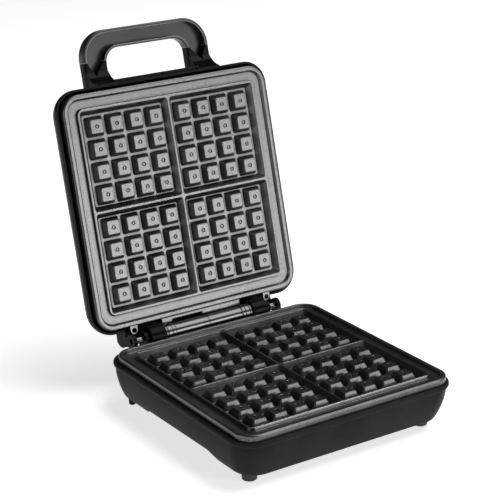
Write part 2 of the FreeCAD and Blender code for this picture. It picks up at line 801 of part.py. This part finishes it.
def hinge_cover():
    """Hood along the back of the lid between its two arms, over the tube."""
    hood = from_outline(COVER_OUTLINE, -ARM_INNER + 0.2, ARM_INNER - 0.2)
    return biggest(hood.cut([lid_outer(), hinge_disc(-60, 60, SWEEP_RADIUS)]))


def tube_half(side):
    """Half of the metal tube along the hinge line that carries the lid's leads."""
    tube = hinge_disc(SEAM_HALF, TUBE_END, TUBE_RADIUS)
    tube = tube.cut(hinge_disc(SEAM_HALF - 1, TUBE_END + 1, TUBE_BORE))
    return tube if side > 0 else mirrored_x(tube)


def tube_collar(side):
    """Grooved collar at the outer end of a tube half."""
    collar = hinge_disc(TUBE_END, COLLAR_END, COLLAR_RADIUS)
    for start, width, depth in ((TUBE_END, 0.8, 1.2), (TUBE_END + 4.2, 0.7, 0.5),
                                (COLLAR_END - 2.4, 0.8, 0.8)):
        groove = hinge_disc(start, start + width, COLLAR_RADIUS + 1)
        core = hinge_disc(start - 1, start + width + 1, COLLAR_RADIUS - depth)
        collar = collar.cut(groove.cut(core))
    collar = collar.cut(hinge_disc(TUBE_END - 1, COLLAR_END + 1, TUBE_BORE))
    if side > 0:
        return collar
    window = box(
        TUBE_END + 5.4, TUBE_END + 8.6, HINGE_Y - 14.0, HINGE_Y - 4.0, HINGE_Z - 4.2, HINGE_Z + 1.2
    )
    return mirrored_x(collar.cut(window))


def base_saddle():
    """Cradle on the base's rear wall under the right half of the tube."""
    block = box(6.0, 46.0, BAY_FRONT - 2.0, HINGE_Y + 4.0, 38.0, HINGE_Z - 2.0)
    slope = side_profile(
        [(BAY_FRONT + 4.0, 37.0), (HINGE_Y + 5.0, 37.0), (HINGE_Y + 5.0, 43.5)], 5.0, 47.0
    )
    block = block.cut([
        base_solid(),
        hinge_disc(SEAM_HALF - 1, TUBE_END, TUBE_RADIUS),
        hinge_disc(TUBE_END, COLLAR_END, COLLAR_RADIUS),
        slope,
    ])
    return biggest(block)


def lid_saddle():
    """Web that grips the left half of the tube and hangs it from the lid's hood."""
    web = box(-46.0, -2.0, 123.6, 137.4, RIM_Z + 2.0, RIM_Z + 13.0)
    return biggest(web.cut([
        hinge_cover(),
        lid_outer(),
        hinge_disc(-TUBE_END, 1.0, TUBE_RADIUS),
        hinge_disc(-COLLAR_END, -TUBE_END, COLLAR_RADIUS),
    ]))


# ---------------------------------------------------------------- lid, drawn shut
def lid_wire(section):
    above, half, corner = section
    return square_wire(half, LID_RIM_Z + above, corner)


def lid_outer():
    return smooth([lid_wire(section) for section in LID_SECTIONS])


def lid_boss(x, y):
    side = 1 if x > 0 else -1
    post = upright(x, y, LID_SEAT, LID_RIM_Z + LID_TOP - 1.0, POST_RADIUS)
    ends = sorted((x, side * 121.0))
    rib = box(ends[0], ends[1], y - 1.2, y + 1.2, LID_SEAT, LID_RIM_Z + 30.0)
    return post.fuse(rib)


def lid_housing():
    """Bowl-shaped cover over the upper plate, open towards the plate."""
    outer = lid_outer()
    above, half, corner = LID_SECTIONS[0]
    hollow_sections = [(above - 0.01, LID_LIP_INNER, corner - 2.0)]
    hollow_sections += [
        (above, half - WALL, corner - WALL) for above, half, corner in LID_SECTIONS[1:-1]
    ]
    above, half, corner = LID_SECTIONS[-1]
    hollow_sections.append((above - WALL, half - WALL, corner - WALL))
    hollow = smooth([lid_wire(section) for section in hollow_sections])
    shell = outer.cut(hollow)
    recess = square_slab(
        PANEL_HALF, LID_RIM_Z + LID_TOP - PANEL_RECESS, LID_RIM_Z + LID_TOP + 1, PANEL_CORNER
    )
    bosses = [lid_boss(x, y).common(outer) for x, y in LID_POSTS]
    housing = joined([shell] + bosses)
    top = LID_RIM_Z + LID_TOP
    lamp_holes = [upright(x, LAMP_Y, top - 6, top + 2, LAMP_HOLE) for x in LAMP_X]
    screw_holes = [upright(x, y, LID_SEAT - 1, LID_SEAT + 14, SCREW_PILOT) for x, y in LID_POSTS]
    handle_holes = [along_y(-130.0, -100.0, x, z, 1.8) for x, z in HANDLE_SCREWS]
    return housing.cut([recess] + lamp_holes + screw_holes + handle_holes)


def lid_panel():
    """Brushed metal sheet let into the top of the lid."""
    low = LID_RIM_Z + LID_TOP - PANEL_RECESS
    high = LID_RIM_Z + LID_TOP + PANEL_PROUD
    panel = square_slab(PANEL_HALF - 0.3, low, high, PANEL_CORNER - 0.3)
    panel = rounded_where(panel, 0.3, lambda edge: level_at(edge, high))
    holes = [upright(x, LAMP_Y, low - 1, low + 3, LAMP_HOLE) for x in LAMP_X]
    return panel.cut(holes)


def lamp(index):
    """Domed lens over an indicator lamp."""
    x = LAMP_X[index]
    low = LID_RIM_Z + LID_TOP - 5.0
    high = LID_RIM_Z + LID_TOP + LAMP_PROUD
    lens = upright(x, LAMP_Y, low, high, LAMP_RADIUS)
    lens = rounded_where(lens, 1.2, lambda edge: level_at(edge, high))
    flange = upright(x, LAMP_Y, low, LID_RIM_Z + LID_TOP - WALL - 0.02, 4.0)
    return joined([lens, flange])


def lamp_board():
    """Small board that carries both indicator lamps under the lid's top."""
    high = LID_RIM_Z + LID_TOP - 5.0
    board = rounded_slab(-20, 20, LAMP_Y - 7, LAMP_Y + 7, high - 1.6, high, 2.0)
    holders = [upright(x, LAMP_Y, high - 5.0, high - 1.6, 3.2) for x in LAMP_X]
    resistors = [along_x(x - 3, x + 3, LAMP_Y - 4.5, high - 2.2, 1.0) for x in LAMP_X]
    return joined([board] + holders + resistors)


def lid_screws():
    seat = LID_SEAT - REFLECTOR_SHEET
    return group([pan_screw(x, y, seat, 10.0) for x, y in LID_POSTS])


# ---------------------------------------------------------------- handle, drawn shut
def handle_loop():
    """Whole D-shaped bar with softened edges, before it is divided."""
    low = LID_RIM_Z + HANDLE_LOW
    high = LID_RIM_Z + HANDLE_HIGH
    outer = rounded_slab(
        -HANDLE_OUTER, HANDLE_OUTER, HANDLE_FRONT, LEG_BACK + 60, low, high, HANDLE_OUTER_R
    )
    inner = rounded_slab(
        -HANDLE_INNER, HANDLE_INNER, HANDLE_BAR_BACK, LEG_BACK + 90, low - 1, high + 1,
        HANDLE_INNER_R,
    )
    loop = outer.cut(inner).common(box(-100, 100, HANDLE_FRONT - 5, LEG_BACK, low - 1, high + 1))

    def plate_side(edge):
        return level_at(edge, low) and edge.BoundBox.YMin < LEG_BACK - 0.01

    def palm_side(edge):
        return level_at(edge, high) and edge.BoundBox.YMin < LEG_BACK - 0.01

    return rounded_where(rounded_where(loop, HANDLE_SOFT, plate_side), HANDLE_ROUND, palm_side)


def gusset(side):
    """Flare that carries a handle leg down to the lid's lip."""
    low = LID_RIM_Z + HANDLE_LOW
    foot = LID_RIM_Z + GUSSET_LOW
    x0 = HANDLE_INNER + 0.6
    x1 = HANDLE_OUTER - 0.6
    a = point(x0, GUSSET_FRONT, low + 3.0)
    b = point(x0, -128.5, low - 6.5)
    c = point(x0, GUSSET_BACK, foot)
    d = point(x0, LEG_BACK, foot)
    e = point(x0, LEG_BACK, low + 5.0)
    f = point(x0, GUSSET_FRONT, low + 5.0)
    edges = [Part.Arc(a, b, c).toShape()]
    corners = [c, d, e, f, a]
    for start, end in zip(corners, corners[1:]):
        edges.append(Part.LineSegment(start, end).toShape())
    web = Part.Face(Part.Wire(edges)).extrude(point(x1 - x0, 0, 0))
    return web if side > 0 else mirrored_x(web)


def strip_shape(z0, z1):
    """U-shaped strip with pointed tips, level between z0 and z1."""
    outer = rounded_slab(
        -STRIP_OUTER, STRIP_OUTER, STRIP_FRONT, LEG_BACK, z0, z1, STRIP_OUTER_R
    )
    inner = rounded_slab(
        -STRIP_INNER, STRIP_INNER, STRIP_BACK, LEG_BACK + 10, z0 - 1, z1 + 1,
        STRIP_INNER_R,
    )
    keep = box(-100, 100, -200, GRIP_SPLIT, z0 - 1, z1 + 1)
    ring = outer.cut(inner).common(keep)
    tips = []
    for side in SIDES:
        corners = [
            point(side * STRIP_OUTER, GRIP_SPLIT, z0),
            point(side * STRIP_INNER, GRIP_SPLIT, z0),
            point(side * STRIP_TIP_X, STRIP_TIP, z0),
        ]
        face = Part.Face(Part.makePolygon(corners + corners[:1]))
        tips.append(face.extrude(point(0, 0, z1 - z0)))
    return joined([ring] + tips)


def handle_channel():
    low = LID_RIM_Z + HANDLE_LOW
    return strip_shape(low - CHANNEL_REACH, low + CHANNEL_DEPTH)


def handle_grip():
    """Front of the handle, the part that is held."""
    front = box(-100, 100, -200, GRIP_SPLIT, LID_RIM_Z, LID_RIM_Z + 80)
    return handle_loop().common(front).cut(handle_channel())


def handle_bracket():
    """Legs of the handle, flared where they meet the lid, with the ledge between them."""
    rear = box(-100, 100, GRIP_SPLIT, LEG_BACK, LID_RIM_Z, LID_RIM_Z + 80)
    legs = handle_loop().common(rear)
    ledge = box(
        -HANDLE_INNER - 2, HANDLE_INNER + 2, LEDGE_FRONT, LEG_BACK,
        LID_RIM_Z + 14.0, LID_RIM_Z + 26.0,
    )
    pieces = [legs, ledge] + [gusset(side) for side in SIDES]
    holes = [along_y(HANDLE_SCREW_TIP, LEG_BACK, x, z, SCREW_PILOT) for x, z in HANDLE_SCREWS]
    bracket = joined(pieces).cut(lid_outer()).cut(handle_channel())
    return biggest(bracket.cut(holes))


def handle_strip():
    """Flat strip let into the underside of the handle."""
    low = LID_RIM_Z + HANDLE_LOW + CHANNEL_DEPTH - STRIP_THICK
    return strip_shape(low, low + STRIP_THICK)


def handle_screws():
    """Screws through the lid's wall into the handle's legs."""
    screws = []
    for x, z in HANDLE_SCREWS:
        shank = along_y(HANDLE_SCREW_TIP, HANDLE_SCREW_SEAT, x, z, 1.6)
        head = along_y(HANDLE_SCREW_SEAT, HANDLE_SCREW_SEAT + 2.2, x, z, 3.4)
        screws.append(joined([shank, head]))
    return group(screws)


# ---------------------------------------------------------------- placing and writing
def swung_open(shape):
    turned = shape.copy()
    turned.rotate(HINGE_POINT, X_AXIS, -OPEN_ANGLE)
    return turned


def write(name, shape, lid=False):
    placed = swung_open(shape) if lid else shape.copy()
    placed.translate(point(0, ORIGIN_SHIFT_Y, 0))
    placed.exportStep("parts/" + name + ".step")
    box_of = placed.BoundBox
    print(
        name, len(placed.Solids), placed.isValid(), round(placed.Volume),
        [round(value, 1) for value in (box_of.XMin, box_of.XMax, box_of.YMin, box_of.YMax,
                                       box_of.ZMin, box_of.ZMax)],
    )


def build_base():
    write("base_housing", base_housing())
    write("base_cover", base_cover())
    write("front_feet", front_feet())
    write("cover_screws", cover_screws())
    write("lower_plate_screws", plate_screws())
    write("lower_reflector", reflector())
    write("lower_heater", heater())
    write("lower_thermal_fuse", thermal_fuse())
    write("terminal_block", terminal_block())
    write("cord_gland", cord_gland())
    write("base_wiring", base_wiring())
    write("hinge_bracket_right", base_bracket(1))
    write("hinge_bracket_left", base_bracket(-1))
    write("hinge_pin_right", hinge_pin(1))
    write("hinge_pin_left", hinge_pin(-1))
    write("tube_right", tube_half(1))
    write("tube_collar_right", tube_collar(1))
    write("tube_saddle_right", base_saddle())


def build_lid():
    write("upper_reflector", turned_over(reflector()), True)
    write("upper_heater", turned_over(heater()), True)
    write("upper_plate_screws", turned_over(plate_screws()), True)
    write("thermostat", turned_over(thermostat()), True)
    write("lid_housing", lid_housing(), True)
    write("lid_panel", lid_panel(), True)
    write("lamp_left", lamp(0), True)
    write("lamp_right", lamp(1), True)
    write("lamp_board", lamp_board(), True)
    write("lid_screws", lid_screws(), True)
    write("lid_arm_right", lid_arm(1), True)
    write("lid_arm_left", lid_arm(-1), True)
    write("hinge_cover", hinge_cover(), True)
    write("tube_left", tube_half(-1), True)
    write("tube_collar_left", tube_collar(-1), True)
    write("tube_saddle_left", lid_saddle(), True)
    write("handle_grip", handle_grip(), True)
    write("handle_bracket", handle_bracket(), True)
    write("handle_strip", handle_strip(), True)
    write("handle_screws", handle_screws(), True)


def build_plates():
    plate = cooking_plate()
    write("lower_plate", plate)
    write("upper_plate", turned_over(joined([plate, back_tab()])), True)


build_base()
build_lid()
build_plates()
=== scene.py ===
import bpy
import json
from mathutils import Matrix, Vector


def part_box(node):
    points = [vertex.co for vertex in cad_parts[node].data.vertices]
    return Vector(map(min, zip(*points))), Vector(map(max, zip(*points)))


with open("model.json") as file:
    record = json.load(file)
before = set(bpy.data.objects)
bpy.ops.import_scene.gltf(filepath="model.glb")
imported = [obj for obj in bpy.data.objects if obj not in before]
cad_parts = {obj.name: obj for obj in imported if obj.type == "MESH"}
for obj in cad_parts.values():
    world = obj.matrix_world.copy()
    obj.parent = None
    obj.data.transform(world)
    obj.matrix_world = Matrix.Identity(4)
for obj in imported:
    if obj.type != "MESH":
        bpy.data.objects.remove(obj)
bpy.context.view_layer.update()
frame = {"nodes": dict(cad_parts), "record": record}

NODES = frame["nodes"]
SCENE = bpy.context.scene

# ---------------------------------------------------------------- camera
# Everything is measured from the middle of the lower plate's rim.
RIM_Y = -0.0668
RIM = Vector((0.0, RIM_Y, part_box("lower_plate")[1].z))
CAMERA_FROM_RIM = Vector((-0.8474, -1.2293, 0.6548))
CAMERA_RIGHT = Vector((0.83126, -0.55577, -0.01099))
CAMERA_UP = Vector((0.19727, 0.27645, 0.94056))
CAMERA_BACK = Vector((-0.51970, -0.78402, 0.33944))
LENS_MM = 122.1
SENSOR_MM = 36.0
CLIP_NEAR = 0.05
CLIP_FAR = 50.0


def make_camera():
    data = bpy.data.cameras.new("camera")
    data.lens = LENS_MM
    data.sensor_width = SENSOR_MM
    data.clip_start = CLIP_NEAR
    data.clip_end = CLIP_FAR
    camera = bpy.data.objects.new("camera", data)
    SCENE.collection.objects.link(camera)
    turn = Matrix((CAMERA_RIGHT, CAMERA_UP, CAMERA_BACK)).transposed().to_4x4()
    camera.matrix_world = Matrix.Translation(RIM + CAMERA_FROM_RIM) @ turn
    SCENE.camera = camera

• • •

*WORK TO BE COMPLETED*.
Each line from the one holding "turned_over(joined([plate, back_tab()])), True)" to the one holding "bpy.context.view_layer.update()", those two included, is to be transcribed exactly, and no other line.

*EXERCISE SOLUTION*.
    write("upper_plate", turned_over(joined([plate, back_tab()])), True)


build_base()
build_lid()
build_plates()
=== scene.py ===
import bpy
import json
from mathutils import Matrix, Vector


def part_box(node):
    points = [vertex.co for vertex in cad_parts[node].data.vertices]
    return Vector(map(min, zip(*points))), Vector(map(max, zip(*points)))


with open("model.json") as file:
    record = json.load(file)
before = set(bpy.data.objects)
bpy.ops.import_scene.gltf(filepath="model.glb")
imported = [obj for obj in bpy.data.objects if obj not in before]
cad_parts = {obj.name: obj for obj in imported if obj.type == "MESH"}
for obj in cad_parts.values():
    world = obj.matrix_world.copy()
    obj.parent = None
    obj.data.transform(world)
    obj.matrix_world = Matrix.Identity(4)
for obj in imported:
    if obj.type != "MESH":
        bpy.data.objects.remove(obj)
bpy.context.view_layer.update()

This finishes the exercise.